— START OF Source material —

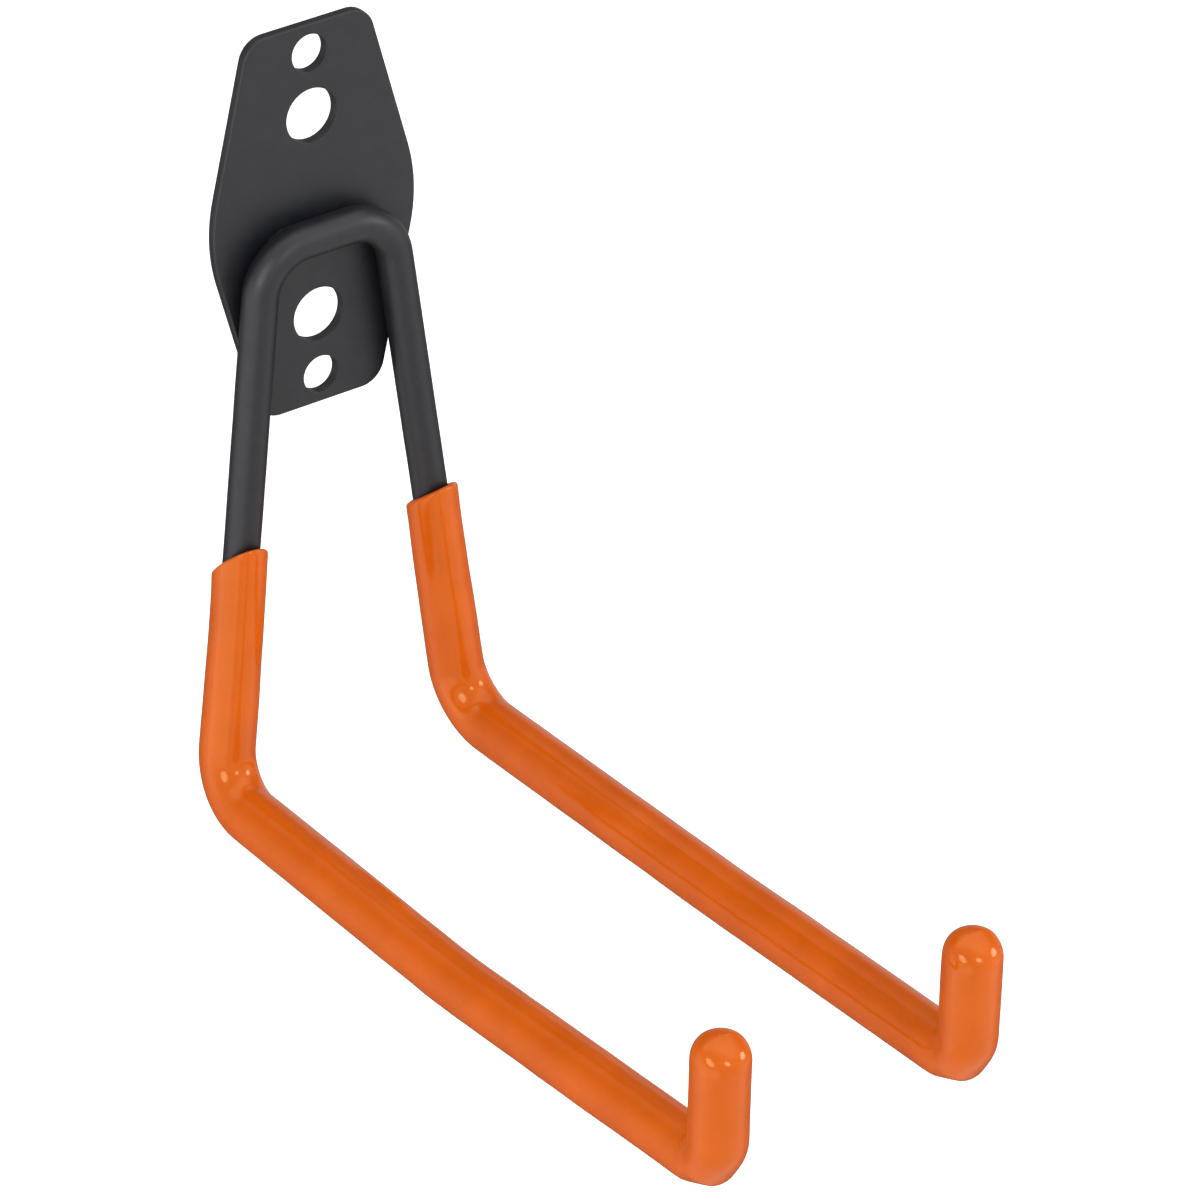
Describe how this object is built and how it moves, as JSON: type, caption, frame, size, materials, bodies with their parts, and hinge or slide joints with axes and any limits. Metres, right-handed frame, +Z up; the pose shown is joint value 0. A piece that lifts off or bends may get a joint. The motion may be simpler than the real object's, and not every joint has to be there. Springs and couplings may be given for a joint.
{
  "type": "bicycle wall rack hook",
  "caption": "Wall hook for a bicycle: a screwed steel plate with a bent round bar that forms parallel arms, each in a soft closed sleeve with an upturned end.",
  "frame": {"origin": "centre of the wall plate's back face, where it meets the wall", "axes": "+Y into the wall, so the arms reach along -Y; +Z up; +X to the right seen from the front; X = 0 is the mirror plane"},
  "size_m": [0.0772, 0.1985, 0.1821],
  "materials": {
    "plate_coat": "charcoal powder coat with a fine grain, satin",
    "bar_coat": "charcoal powder coat with a fine grain, satin",
    "sleeve_vinyl": "soft orange vinyl with a gentle gloss"
  },
  "bodies": {
    "root": {"wall_plate": "plate_coat", "hook_rod": "bar_coat", "weld_upper": "bar_coat", "weld_lower": "bar_coat", "sleeve_left": "sleeve_vinyl", "sleeve_right": "sleeve_vinyl"}
  },
  "joints": []
}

— END OF Source material —

## What is being asked:
Extract all of the data shown above without alteration.

## Task response:
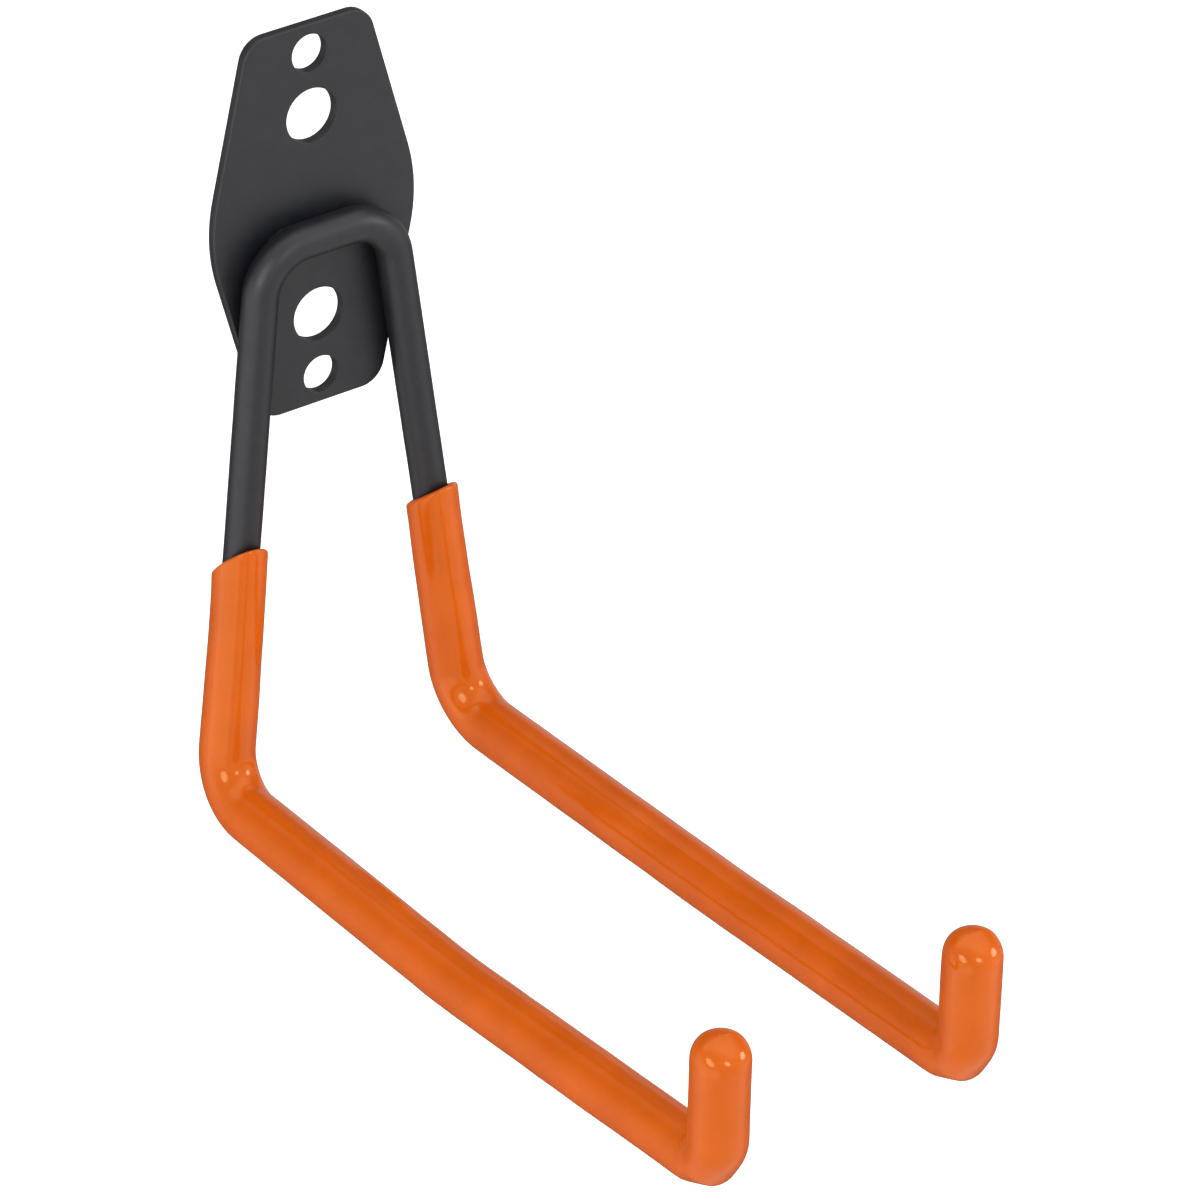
Describe how this object is built and how it moves, as JSON: type, caption, frame, size, materials, bodies with their parts, and hinge or slide joints with axes and any limits. Metres, right-handed frame, +Z up; the pose shown is joint value 0. A piece that lifts off or bends may get a joint. The motion may be simpler than the real object's, and not every joint has to be there. Springs and couplings may be given for a joint.
{
  "type": "bicycle wall rack hook",
  "caption": "Wall hook for a bicycle: a screwed steel plate with a bent round bar that forms parallel arms, each in a soft closed sleeve with an upturned end.",
  "frame": {"origin": "centre of the wall plate's back face, where it meets the wall", "axes": "+Y into the wall, so the arms reach along -Y; +Z up; +X to the right seen from the front; X = 0 is the mirror plane"},
  "size_m": [0.0772, 0.1985, 0.1821],
  "materials": {
    "plate_coat": "charcoal powder coat with a fine grain, satin",
    "bar_coat": "charcoal powder coat with a fine grain, satin",
    "sleeve_vinyl": "soft orange vinyl with a gentle gloss"
  },
  "bodies": {
    "root": {"wall_plate": "plate_coat", "hook_rod": "bar_coat", "weld_upper": "bar_coat", "weld_lower": "bar_coat", "sleeve_left": "sleeve_vinyl", "sleeve_right": "sleeve_vinyl"}
  },
  "joints": []
}